At issue is this: The Office of Refugee Resettlement, the agency that has custody of the children separated from their parents, normally has custody of children who crossed the border without their parents. Those children are held in ORR custody until that agency finds a suitable sponsor for them in the United States. Sometimes that sponsor is a parent, who is already in the U.S., or another relative or a friend.

In those circumstances, ORR conducts time-consuming vetting processes that include criminal background checks of the sponsor and every other adult living in the household as well as finger printing, possible DNA tests, and home visits.

Judge Sabraw made it clear to the agency that this process was created for sponsors who were applying to get custody of an unaccompanied minor, but that a more streamlined process was required for children who were forcibly taken away from their parents. The government simply needed to determine if the parent was really the parent, and whether or not the parent had a criminal history or something else that might jeopardize the child’s welfare.

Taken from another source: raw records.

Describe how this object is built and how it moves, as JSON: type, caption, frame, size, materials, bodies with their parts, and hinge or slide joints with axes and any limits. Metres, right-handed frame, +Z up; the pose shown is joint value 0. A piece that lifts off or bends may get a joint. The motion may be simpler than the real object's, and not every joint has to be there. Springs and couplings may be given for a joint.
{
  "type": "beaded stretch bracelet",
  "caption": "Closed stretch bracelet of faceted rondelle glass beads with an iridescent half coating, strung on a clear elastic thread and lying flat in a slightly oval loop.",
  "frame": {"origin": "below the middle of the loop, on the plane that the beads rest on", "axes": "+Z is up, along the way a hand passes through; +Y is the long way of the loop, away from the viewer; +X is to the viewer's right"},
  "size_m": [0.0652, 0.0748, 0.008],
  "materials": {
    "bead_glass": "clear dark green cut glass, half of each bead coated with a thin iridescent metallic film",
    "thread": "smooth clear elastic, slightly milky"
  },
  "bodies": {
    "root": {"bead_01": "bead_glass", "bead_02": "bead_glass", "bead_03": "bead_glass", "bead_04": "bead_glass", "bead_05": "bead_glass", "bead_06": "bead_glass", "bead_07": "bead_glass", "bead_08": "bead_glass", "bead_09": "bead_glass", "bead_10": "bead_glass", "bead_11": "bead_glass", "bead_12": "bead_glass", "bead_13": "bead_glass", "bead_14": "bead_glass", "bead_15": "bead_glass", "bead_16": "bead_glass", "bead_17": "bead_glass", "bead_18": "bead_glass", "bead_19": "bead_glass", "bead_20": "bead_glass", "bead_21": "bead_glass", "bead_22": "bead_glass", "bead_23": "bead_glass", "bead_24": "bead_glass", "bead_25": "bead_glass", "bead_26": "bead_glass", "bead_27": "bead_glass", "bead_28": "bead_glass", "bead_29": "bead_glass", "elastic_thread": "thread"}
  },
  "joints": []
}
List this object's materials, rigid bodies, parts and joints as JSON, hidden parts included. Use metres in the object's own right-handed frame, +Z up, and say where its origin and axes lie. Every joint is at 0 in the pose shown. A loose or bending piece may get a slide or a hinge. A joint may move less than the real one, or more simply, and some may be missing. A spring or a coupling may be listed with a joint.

He said that where there any doubts as to parentage, the government should conduct DNA tests.

But in his declaration, Meekins alleged that by streamlining the process, the court was forcing the government to relinquish important security procedures that could result in a child being put into a dangerous situation. He also indicated that the agency was no longer doing DNA tests and was being forced to reunify children with parents before parentage could be confirmed.

“It is clear from Mr. Meekins’s Declaration that HHS either does not understand the Court’s orders or is acting in defiance of them,” Judge Sabraw said. He added that Meekins appeared to be providing cover for the government’s “lack of foresight and infrastructure necessary to remedy the harms” caused by separating families and that HHS appeared to be “operating in a vacuum, entirely divorced from the undisputed circumstances of this case.” Judge Sabraw then ordered the government to submit its plan for reunifying the children with their parents, which the government did on Sunday.

When court resumed on Monday morning, Jonathan White, the deputy director for HHS’s Office of Human Services Emergency Preparedness and Response, was in the California courtroom to answer questions.

By then, the government had submitted a plan for family reunification to the court, which addressed many of Judge Sabraw’s concerns.

Judge Sabraw said he was pleased with the plan, which he said, “does all of the things that I thought the court had made clear from day one.” White assured the court that reunifications were already under way, stressing that the government was working to reunify all of the children quickly and safely.

After providing considerable detail on the numbers of children and their parents, and assuring the court that that the government would work to provide as much notice as possible before reunification so that non-governmental organizations could be present to provide for the families’ needs, Judge Sabraw appeared to wind up exactly where he started on Friday morning — satisfied that the parties were working together to reunite as many children with their parents as quickly as possible.

The next status conference is scheduled for July 20. Strap in.